汚泥用スパイラル式熱交換器は、繊維など多くの夾雑物を含んだ下水・屎尿処理場、食品加工・繊維・製紙工場などの廃水処理設備向けの熱交換器です。同製品の2本の流路はそれぞれ単一流路になっているので、汚泥を渦巻状に巻き上げながら流すことができ、汚泥による流路の閉塞が起きにくく、固形物の沈殿も発生しないので、流入した汚泥はすべて熱交換の出口から流出します。

■特徴

  • 1パス構造(単一流路)による自動洗浄機能搭載
  • 設置場所に合わせた筐体設計が可能
  • 点検・保守が容易

 

二重管式スパイラルホース

二重管の内管に、螺旋状のチタンフレキシブルチューブを採用した熱交換器です。
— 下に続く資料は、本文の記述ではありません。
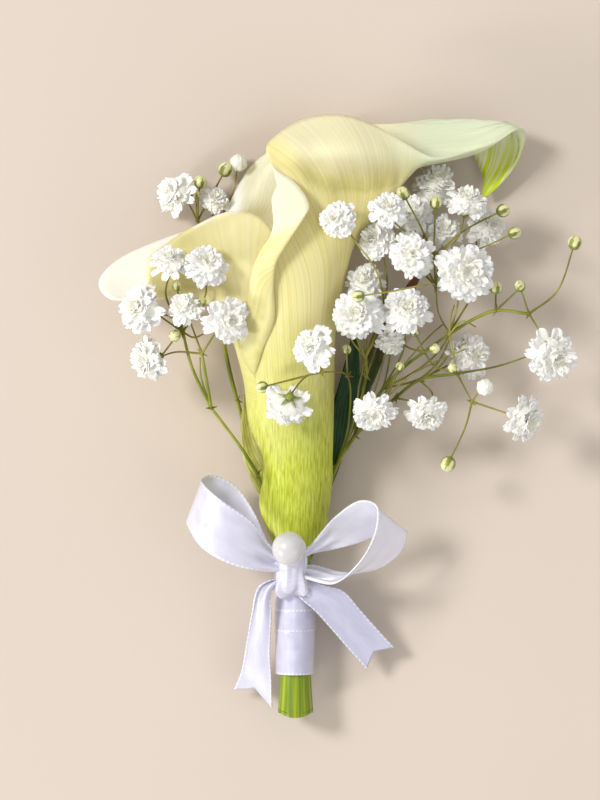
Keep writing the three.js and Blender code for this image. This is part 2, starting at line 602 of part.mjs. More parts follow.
function budGeometry(place, across) {
  const bud = new THREE.SphereGeometry(across / 2, BUD_SIDES, 3);
  return bud.rotateX(0.5).translate(...place);
}

function sprayGeometry({ trunks, blooms, links, buds }) {
  const twig = (route, radius) => stemGeometry(route.map(routePoint), radius);
  const trunk = (points) => stemGeometry(points, TRUNK_RADIUS, TRUNK_RADIUS, 5, points.length * 2);
  return fuse([
    ...trunks.map((route) => trunk(route.map(routePoint))),
    ...links.map((route) => twig(route, TWIG_RADIUS)),
    ...blooms.map((route) => twig(route, TWIG_RADIUS)),
    ...blooms.map((route) => cupGeometry(BLOOMS[route.at(-1)])),
    ...buds.map((route) => twig(route.slice(0, -1), TWIG_RADIUS)),
    ...buds.map((route) => budGeometry(route.at(-2), route.at(-1))),
  ]);
}

function addSprays() {
  for (const [name, spray] of Object.entries(SPRAYS)) {
    addPiece(name, sprayGeometry(spray), material(0x7f8a35, 0.6));
  }
}

// Ribbon wound round the stems, flat underneath where it rests
function addRibbonWrap() {
  const outer = (y, extra) => [WRAP_HALF_WIDTH + extra, y];
  const inner = WRAP_HALF_WIDTH - WRAP_WALL;
  const profile = [
    outer(WRAP_BOTTOM_Y, 0), outer(-60, 0.1), outer(-59.9, -0.2), outer(-54, 0.15), outer(-53.9, -0.15),
    outer(WRAP_TOP_Y, 0), [inner, WRAP_TOP_Y], [inner, WRAP_BOTTOM_Y], outer(WRAP_BOTTOM_Y, 0),
  ];
  const tube = new THREE.LatheGeometry(profile.map(([radius, y]) => new THREE.Vector2(radius, y)), 28);
  tube.scale(1, 1, WRAP_HALF_DEPTH / WRAP_HALF_WIDTH).translate(STEM_X, 0, WRAP_CENTRE_Z);
  const under = new THREE.BoxGeometry(20, 60, 4).translate(STEM_X, (WRAP_TOP_Y + WRAP_BOTTOM_Y) / 2, -2);
  addPiece("ribbon_wrap", cut(cut(tube, under), pinTunnel()), RIBBON);
}

// The knot is a gathered band with folds along it
function addBowKnot() {
  const centre = new THREE.Vector3(-2.5, -42, 17.4);
  const levels = [[-6.4, 0.5], [-6.1, 0.85], [-3, 1.05], [0, 0.92], [3, 1.0], [4.6, 0.85], [4.9, 0.5]];
  const rings = levels.map(([along, size]) => Array.from({ length: 18 }, (_, side) => {
    const angle = (side / 18) * 2 * Math.PI;
    const fold = 1 + 0.07 * Math.cos(5 * angle + along * 0.2);
    return new THREE.Vector3(3.9 * size * fold * Math.cos(angle), along, 2.7 * size * fold * Math.sin(angle))
      .add(centre);
  }));
  const start = centre.clone().add(new THREE.Vector3(0, -6.4, 0));
  const end = centre.clone().add(new THREE.Vector3(0, 4.9, 0));
  addPiece("bow_knot", cut(ringedGeometry(rings, start, end), pinTunnel()), RIBBON);
}

// Ribbon pieces: pairs of points on the two edges, from the knot along the ribbon
const RIBBONS = {
  bow_loop_left: [
    [[-7.2, -36.6, 19.4], [-7.2, -43, 19.2]],
    [[-12.5, -30, 21.6], [-12.5, -42.3, 22.4]],
    [[-18.8, -25.6, 22.4], [-18.8, -40.4, 23.4]],
    [[-23.4, -21.8, 20], [-25, -36.4, 21.4]],
    [[-24.6, -19.8, 15.6], [-28.5, -30.4, 16.4]],
    [[-21.8, -18.9, 11.8], [-26.6, -32, 11.2]],
    [[-16.4, -21.4, 9.8], [-20, -36, 8.8]],
    [[-12.6, -26.4, 10], [-13, -38.6, 9.6]],
    [[-8.6, -34.4, 13], [-8.8, -41, 13.4]],
    [[-7.2, -37.8, 16.2], [-7.2, -42.2, 16.2]],
  ],
  bow_loop_right: [
    [[2.2, -36.6, 20.2], [2.4, -38.6, 16.2]],
    [[8.7, -29.2, 23.2], [8.4, -37.4, 16.2]],
    [[15.2, -25, 25], [14, -36, 17]],
    [[18.9, -26.2, 25.8], [21.6, -33.4, 17.4]],
    [[19.2, -30.4, 25.6], [26.6, -32.6, 17.6]],
    [[17.6, -35.8, 24.8], [25.4, -37.8, 17.4]],
    [[14.4, -41, 23.4], [19.6, -42.2, 16.8]],
    [[8.4, -46, 20.8], [11.2, -43.3, 16.4]],
    [[2.4, -45, 18.4], [3, -41.4, 15.6]],
  ],
  bow_tail_left: [
    [[-10, -46.6, 16.4], [-6.9, -47.6, 16.6]],
    [[-12.2, -54.2, 13.4], [-7.3, -55.4, 13.6]],
    [[-13.7, -62.5, 9.6], [-7.6, -64.2, 10]],
    [[-14.8, -68.4, 7], [-7.2, -71, 7.4]],
    [[-16.7, -73.2, 5.4], [-7, -78, 5.6]],
  ],
  bow_tail_right: [
    [[-0.4, -49, 15.2], [5.6, -46.4, 14.9]],
    [[3.4, -52.6, 14.9], [10.6, -47.8, 14]],
    [[8, -57.8, 12.4], [15, -52.6, 11.6]],
    [[12.4, -63, 9.6], [19.2, -57.4, 9]],
    [[16.8, -68, 7], [23.8, -62.5, 6.4]],
  ],
};
const NOTCHES = {
  bow_tail_left: { tips: [[-17.6, -76.4], [-6, -80.4]], point: [-12.4, -72.4] },
  bow_tail_right: { tips: [[17.6, -71.6], [26.4, -64.4]], point: [18.8, -63.8] },
};

function ribbonGeometry(stations) {
  const near = curveThrough(stations.map(([point]) => point));
  const far = curveThrough(stations.map(([, point]) => point));
  const steps = (stations.length - 1) * 2;
  const grid = Array.from({ length: steps + 1 }, (_, step) => {
    const start = near.getPoint(step / steps);
    const end = far.getPoint(step / steps);
    return [0, 1 / 3, 2 / 3, 1].map((share) => start.clone().lerp(end, share));
  });
  return sheetGeometry(grid, RIBBON_THICKNESS);
}

// A tail's end is cut to a swallow's tail
function notchTool({ tips, point }) {
  const outline = new THREE.Shape([...tips, point].map(([x, y]) => new THREE.Vector2(x, y)));
  return new THREE.ExtrudeGeometry(outline, { depth: 30, bevelEnabled: false });
}

function addBow() {
  for (const [name, stations] of Object.entries(RIBBONS)) {
    const ribbon = ribbonGeometry(stations);
    addPiece(name, name in NOTCHES ? cut(ribbon, notchTool(NOTCHES[name])) : ribbon, RIBBON);
  }
}

// The pin runs from the pearl down through the knot and the wrap into the stem
function pinBody(radius, length, sides, start) {
  const shaft = new THREE.CylinderGeometry(radius, radius, length, sides);
  shaft.translate(0, -start - length / 2, 0);
  shaft.rotateX(radians(PIN_SLANT));
  return shaft.translate(...PEARL_CENTRE);
}

function pinTunnel() {
  return pinBody(PIN_RADIUS + GAP + 0.05, PIN_LENGTH + 1, 10, 2.5);
}

function addPin() {
  const pearl = new THREE.SphereGeometry(PEARL_RADIUS, 18, 10).translate(...PEARL_CENTRE);
  addPiece("pearl_head", cut(pearl, pinTunnel()), material(0xf4f1ee, 0.15));
  addPiece("pin_shaft", pinBody(PIN_RADIUS, PIN_LENGTH, 8, 3), material(0xc9cbd0, 0.25, 1));
}

const RIBBON = material(0xf1eff6, 0.35);

addSpathe();
addCallaStem();
addSpadix();
addLeaves();
addBlooms();
addSprays();
addRibbonWrap();
addBowKnot();
addBow();
addPin();

// The origin is in the middle of the outline, on the surface underneath
const bounds = new THREE.Box3().setFromObject(group);
group.position.set(-(bounds.min.x + bounds.max.x) / 2, -(bounds.min.y + bounds.max.y) / 2, -bounds.min.z);

export default group;
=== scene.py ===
# A boutonniere laid on its back: calla lily, baby's breath, leaves, satin bow and pearl pin.
# Points in the tables are millimetres from the middle of the bunch, as on the solids.
import functools
import math
import random

import bpy
import numpy as np
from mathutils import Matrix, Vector


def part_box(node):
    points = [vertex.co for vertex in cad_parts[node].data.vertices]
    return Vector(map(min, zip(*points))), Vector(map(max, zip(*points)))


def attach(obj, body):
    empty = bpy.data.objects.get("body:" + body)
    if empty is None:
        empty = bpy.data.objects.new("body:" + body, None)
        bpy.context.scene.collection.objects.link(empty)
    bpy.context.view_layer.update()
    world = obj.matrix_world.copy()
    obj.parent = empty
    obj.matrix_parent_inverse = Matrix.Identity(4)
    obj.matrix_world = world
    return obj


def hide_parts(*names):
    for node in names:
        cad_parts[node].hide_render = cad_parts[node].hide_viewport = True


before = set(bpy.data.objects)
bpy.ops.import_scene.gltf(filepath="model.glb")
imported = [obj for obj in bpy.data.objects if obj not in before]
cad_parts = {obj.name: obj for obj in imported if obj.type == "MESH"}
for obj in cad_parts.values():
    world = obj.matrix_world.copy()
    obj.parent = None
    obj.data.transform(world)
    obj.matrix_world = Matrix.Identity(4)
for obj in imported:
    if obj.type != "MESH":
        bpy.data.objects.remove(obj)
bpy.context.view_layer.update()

MM = 0.001
PEARL_CENTRE = (-2.75, -37.0, 25.0)
PEARL_RADIUS = 4.25
SHIFT = np.mean(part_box("pearl_head"), axis=0) - np.array(PEARL_CENTRE) * MM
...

折り曲げが自由なホース構造なので、生簀から養殖場、食品加工工場まで様々な場所の排熱回収用熱交換器として利用できます。

■特徴

  • フレキシブルチューブを採用しているので、直管式より大幅な小型化が可能
  • フレキシブルチューブの特性により手で自由に曲げられるので、設置場所に合わせた曲げ加工が可能
  • フレキシブルチューブの柔軟な構造により振動を吸収するので、トラックや漁船の生簀にも搭載可能
  • 内管の取外しが可能なので、熱交換器部の点検・保守が容易

 

 

まとめ

スパイラル式熱交換器は地味な存在ながら、省エネ推進の中核的熱交換器と言えます。排熱回収・利用と言うスパイラル式の役割を鑑みると、熱エネルギー供給が不安定な再生可能エネルギー利活用促進だけでは達成できない省エネの推進役として、今後ますますその重要性が増すと見られています。